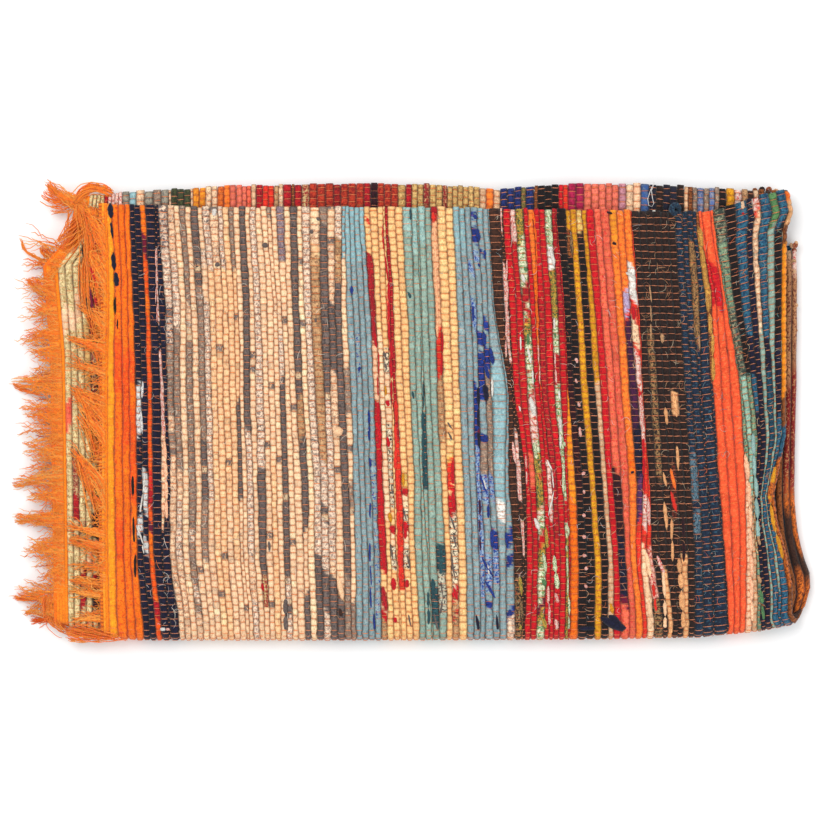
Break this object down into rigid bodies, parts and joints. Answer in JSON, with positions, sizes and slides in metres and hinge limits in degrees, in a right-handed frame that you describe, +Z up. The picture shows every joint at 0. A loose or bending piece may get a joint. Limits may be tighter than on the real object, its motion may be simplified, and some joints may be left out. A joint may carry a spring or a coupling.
{
  "type": "rag rug",
  "caption": "Handwoven rag rug of multicoloured ribs on orange warps, folded in quarters, with a loose warp fringe at the left.",
  "frame": {"origin": "on the floor, under the middle of the folded rug's outline", "axes": "+X along the warps, towards the fold at the right; +Y along the rag ribs, towards the rug's open long edge; +Z up"},
  "size_m": [0.8534, 0.4892, 0.0306],
  "materials": {
    "rug": "woven cotton rag, matte",
    "fringe_a": "loose cotton thread, matte",
    "fringe_b": "loose cotton thread, matte"
  },
  "bodies": {
    "root": {"rug": "rug", "fringe_a": "fringe_a", "fringe_b": "fringe_b"}
  },
  "joints": []
}
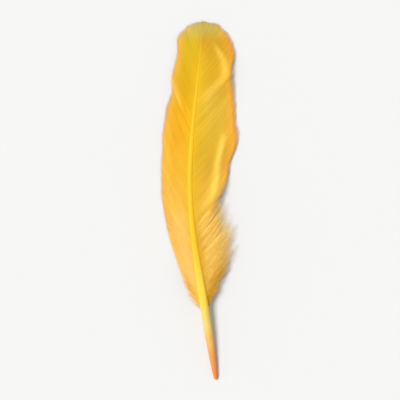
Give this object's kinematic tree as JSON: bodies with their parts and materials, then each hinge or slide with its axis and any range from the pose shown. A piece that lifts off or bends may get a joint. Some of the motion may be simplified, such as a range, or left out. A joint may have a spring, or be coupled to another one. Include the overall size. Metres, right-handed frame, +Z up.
{
  "type": "goose quill feather",
  "caption": "Dyed goose wing feather lying upper side up: a tapering arched shaft with a bare quill, a narrow and a wide vane, and loose down at the base of the wide one.",
  "frame": {"origin": "middle of the feather's bounding box, on the surface that it lies on", "axes": "+Y runs up the feather from the quill's end to the tip, +X points to the wide vane's side, +Z points up from the surface, out of the feather's upper side"},
  "size_m": [0.034, 0.1572, 0.0093],
  "materials": {
    "vane": "silky dyed barbs, golden yellow, olive at the tip",
    "shaft": "smooth dyed keratin, satin",
    "down": "loose fluffy dyed down"
  },
  "bodies": {
    "root": {"feather": "vane"}
  },
  "joints": []
}
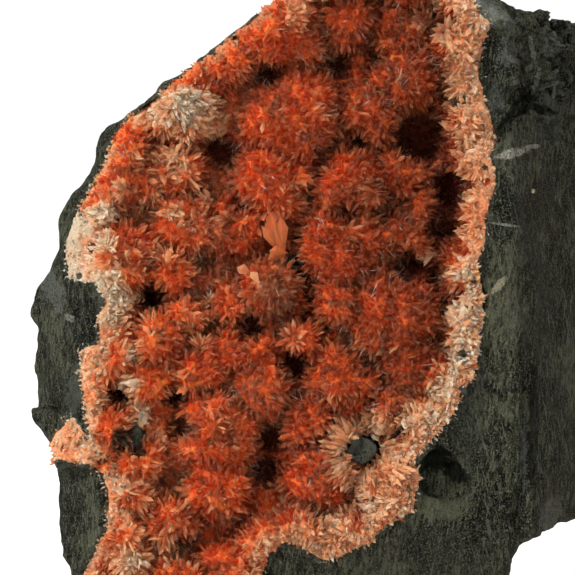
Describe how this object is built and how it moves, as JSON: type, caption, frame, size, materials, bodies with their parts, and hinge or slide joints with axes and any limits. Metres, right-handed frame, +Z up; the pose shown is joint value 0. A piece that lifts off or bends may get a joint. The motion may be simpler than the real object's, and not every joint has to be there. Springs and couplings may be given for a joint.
{
  "type": "rhodochrosite on matrix",
  "caption": "Upright block of dark slaty rock whose broken front hollow is lined with a thick crust of pointed orange-red crystals and a pale rim.",
  "frame": {"origin": "centre of the bounding box's footprint, on the surface that the specimen stands on", "axes": "+Z up along the specimen's length, +Y back into the rock, so that the crystal face looks along -Y, +X to the right as seen from in front"},
  "size_m": [0.134, 0.0841, 0.1515],
  "materials": {
    "matrix_rock": "dark green-grey slaty rock, dull, fine vertical foliation, a few pale veins",
    "rhodochrosite": "glassy orange-red crystals, translucent at the tips, peach to cream along the rim"
  },
  "bodies": {
    "root": {"matrix_rock": "matrix_rock", "rhodochrosite_crust": "rhodochrosite"}
  },
  "joints": []
}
----
(What to do) Exact repetition is required for the lines from the one that contains "Describe how this" through the final line; leave out everything else.

(Finished exercise)
Describe how this object is built and how it moves, as JSON: type, caption, frame, size, materials, bodies with their parts, and hinge or slide joints with axes and any limits. Metres, right-handed frame, +Z up; the pose shown is joint value 0. A piece that lifts off or bends may get a joint. The motion may be simpler than the real object's, and not every joint has to be there. Springs and couplings may be given for a joint.
{
  "type": "rhodochrosite on matrix",
  "caption": "Upright block of dark slaty rock whose broken front hollow is lined with a thick crust of pointed orange-red crystals and a pale rim.",
  "frame": {"origin": "centre of the bounding box's footprint, on the surface that the specimen stands on", "axes": "+Z up along the specimen's length, +Y back into the rock, so that the crystal face looks along -Y, +X to the right as seen from in front"},
  "size_m": [0.134, 0.0841, 0.1515],
  "materials": {
    "matrix_rock": "dark green-grey slaty rock, dull, fine vertical foliation, a few pale veins",
    "rhodochrosite": "glassy orange-red crystals, translucent at the tips, peach to cream along the rim"
  },
  "bodies": {
    "root": {"matrix_rock": "matrix_rock", "rhodochrosite_crust": "rhodochrosite"}
  },
  "joints": []
}